Mr Donmall suggested that there was an implicit corollary in these statements: if works did not involve redevelopment, but were instead repair, then the repairing assumption applied. He considered the need to distinguish between repair and redevelopment to be the decisive point and one recognised by the Supreme Court in their analysis. He also noted the Supreme Court's reference to De Silva v Davis (VO) [1983] 1 EGLR 211 a case in which, at the relevant date, the hereditament (a maisonette) was incapable of beneficial occupation, but the Lands Tribunal (W H Rees FRICS) found the work needed to make it capable of occupation involved the renewal or replacement of defective parts and dismissed the appeal which sought an assessment of rateable value £1.
Discussion
- We agree with Mr Donmall that, following Monk, the distinction between works to remedy a lack of repair and redevelopment works is critical in cases like this. The distinction is one of fact, which must be assessed objectively, taking account of the condition of the building and the works which are being undertaken to it. Mr Donmall asserted that an end of tenancy refurbishment did not come close to justifying deletion because it did not involve reconstruction or redevelopment, which were the activities considered by Lord Hodge in Monk. But redevelopment, in the sense that a surveyor might deploy the word, generally refers to the construction of new buildings after clearing a site of whatever occupied it before. There is no doubt that such buildings would not be rateable until they were complete and capable of occupation (or deemed to be). Similarly, reconstruction is not a word of precise meaning and might involve different degrees of rebuilding, repairing or restoring a building or property. Rather than debating semantics we consider it is necessary to focus on the known facts about the condition of the building.
- There is no real doubt that, having regard to the circumstances on the ground at the material day and the programme of works, the Property could not have been beneficially occupied as a warehouse. Mr Donmall's submissions recognised that beneficial occupation would have required at least the reinstallation of electrical fittings which had just been removed. There is certainly evidence that, in some respects, the Property was in disrepair, with some damaged cladding panels and broken roof lights. But the preparation of the internal parts of the building in readiness for McDonald's phase of the works was not work of repair, it involved the removal of items which were not replaced and significant remodelling of the interior parts, akin to the works envisaged in Monk and Canary Wharf. Considered in the round, the facts show that the Property was not simply being subjected to a programme of end of tenancy repairs, it was being repurposed from a warehouse to a delivery kitchen. This involved a material change of use in planning terms (and perhaps also a change in the mode or category of occupation for rating purposes, although we have insufficient evidence about the 'dark kitchen' operation being conducted from the Property to form a view on that and we do not base our decision on it). What is indisputable is that the substantial programme of works which had been embarked on was not simply remedying defects but would additionally include the provision of new services and a substantial reduction in the useable floor area. In our judgment, although the landlord undertook the initial works to prepare the building for McDonald's to fit out to their own specification, the object and timing of the two projects means that they should be viewed as a single scheme.

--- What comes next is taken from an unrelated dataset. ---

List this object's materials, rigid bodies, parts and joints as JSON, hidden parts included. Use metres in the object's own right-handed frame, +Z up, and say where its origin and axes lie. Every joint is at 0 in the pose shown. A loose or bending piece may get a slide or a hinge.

- In Carey Group Ltd v Ricketts (VO) [2024] UKUT 356 LC, we said that Monk had involved a building 'being radically altered by extensive works.' That description applies equally in this case. An objective assessment of the works leads us to the conclusion that at the material day, a programme had been embarked on such that the Property had become a building undergoing redevelopment. The Property had no heat or light and with the mezzanine platform still in place it would have been too dark to occupy safely. The full programme of works extended over a period of some five months and went far beyond the minor fitting works and corporate rebranding envisaged in Scottish & Newcastle. It would therefore be contrary to reality to consider the works which had already been completed by the material day out of context as if they could easily be reversed. That would be to ignore the fact that they were the initial stages of a much larger programme. This is not a case, like De Silva, where works can be judged to have been repairs.

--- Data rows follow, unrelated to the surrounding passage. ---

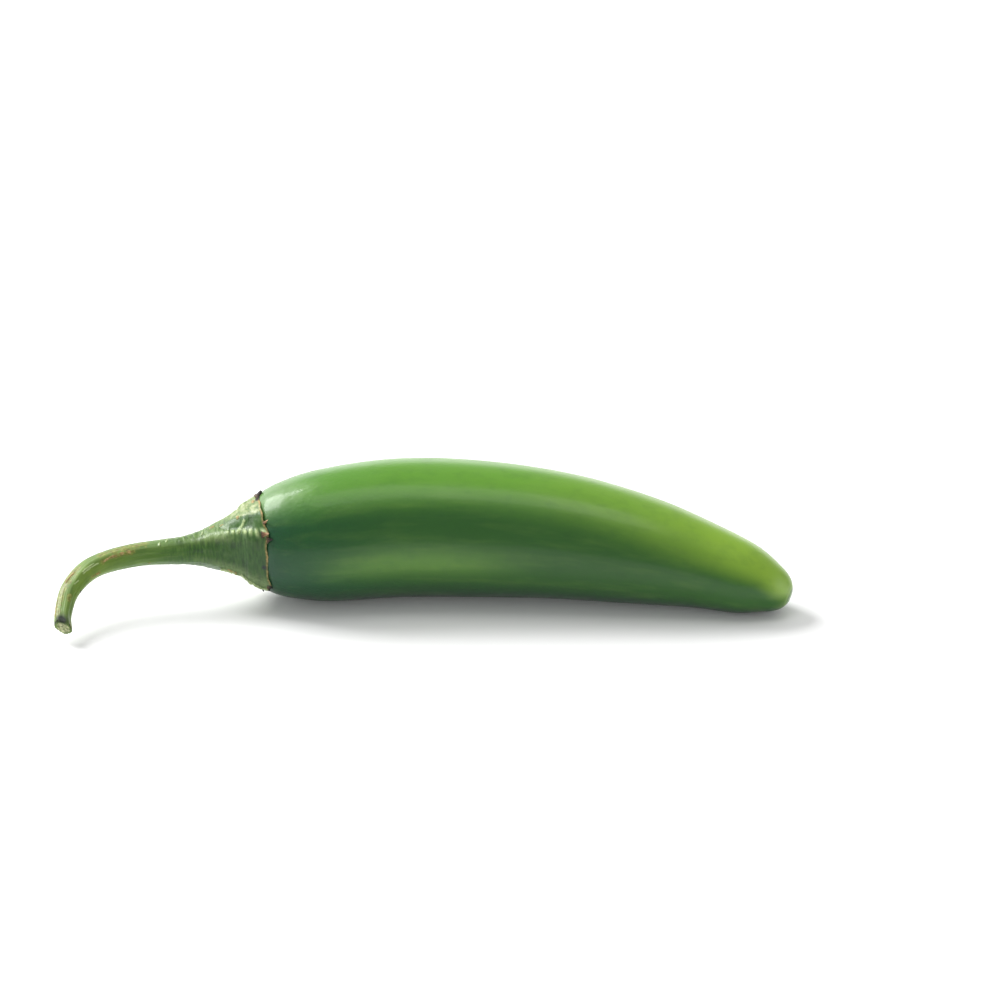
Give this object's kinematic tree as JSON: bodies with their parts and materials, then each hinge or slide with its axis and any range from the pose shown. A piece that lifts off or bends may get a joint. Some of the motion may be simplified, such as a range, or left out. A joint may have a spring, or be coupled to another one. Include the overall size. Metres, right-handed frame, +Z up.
{
  "type": "chilli pepper",
  "caption": "Green chilli pepper lying on its side: a long tapering pod with a ribbed calyx and a curved stem.",
  "frame": {"origin": "on the surface that the pepper lies on, under the middle of its box", "axes": "+X from the stem to the tip of the pod, -Y the side that the stem hooks round to, +Z up"},
  "size_m": [0.1094, 0.03, 0.0207],
  "materials": {
    "pod_skin": "waxy green pepper skin, dark at the shoulder and yellow-green at the tip",
    "calyx_and_stem": "satin green stalk with pale ribs, brown scabs and dried teeth"
  },
  "bodies": {
    "root": {"pod": "pod_skin", "calyx_and_stem": "calyx_and_stem"}
  },
  "joints": []
}
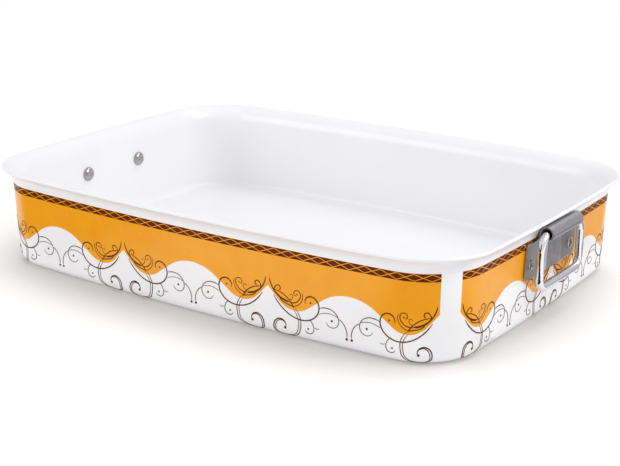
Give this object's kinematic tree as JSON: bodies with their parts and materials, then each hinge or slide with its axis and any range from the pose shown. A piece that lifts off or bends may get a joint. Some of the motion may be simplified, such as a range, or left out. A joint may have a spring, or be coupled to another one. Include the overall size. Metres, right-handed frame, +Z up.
{
  "type": "roasting pan",
  "caption": "Deep rectangular coated roasting pan with a flared lip, a printed band round the outside and a swinging drop handle riveted to each short end.",
  "frame": {"origin": "middle of the base's underside, on the surface that the pan stands on", "axes": "+X along the pan's length towards the right handle, +Y across it towards the back side, +Z up out of the open top"},
  "size_m": [0.4086, 0.287, 0.0715],
  "materials": {
    "coated_sheet": "pressed aluminium sheet with a glossy white ceramic coating in and out; the outside carries a printed orange and brown band",
    "bracket_steel": "stamped stainless sheet, brushed up and down",
    "rivet_metal": "polished domed rivets",
    "handle_rod": "bent steel rod, bright chrome plate"
  },
  "bodies": {
    "pan": {"pan_shell": "coated_sheet", "bracket_left": "bracket_steel", "bracket_right": "bracket_steel", "rivet_left_front": "rivet_metal", "rivet_left_back": "rivet_metal", "rivet_right_front": "rivet_metal", "rivet_right_back": "rivet_metal"},
    "left_handle": {"bail_left": "handle_rod"},
    "right_handle": {"bail_right": "handle_rod"}
  },
  "joints": [
    {"name": "left_handle_swing", "type": "hinge", "parent": "pan", "child": "left_handle", "pos_m": [-0.19944, 0, 0.06265], "axis": [0, 1, 0], "range_deg": [-5, 152]},
    {"name": "right_handle_swing", "type": "hinge", "parent": "pan", "child": "right_handle", "pos_m": [0.19944, 0, 0.06265], "axis": [0, -1, 0], "range_deg": [-5, 152]}
  ]
}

- We see some force in Mr Wilcox's reliance on the principle of equality of treatment between the owners of properties in a similar condition. The fact that the completion notice regime enables buildings to be brought into the list on a deemed basis, whether or not they are in fact capable of beneficial occupation, does not undermine the point. The Tribunal's decisions in Porter and Aviva were not concerned with completion notices. They support the proposition that a building which, for reasons other than disrepair, lacks attributes and features that are a prerequisite for beneficial occupation is not a hereditament. We do not see why a building which has never been in the list should be treated more favourably than one which has, when both are in substantially the same condition.
- Determining whether a building is capable of beneficial occupation or not requires an exercise of judgment about the facts of each case. Our conclusion that the assessment of the Property should be reduced to a nominal level (in the absence of a proposal to remove it altogether), is based on the facts of this case and neither establishes nor illustrates any new principle.
Determination
- For these reasons the appeal is allowed and the assessment shall be reduced to rateable value £1 with effect from 28 November 2022.
- We heard submissions about the alteration of the assessment following the completion of the works, but we have heard no evidence about the appropriate level of value. Since the works were completed in April 2023, the VO has the ability to make a list alteration on the 2023 rating list and there appears to be no need for us to use our powers under regulation 38(7) of the Valuation Tribunal for England (Council Tax and Rating Appeals) (Procedure) Regulations 2009.
Mr Mark Higgin FRICS FIRRV
Martin Rodger KC,
Deputy Chamber President
26 March 2025
Right of appeal
Any party has a right of appeal to the Court of Appeal on any point of law arising from this decision. The right of appeal may be exercised only with permission. An application for permission to appeal to the Court of Appeal must be sent or delivered to the Tribunal so that it is received within 1 month after the date on which this decision is sent to the parties (unless an application for costs is made within 14 days of the decision being sent to the parties, in which case an application for permission to appeal must be made within 1 month of the date on which the Tribunal's decision on costs is sent to the parties). An application for permission to appeal must identify the decision of the Tribunal to which it relates, identify the alleged error or errors of law in the decision, and state the result the party making the application is seeking. If the Tribunal refuses permission to appeal a further application may then be made to the Court of Appeal for permission.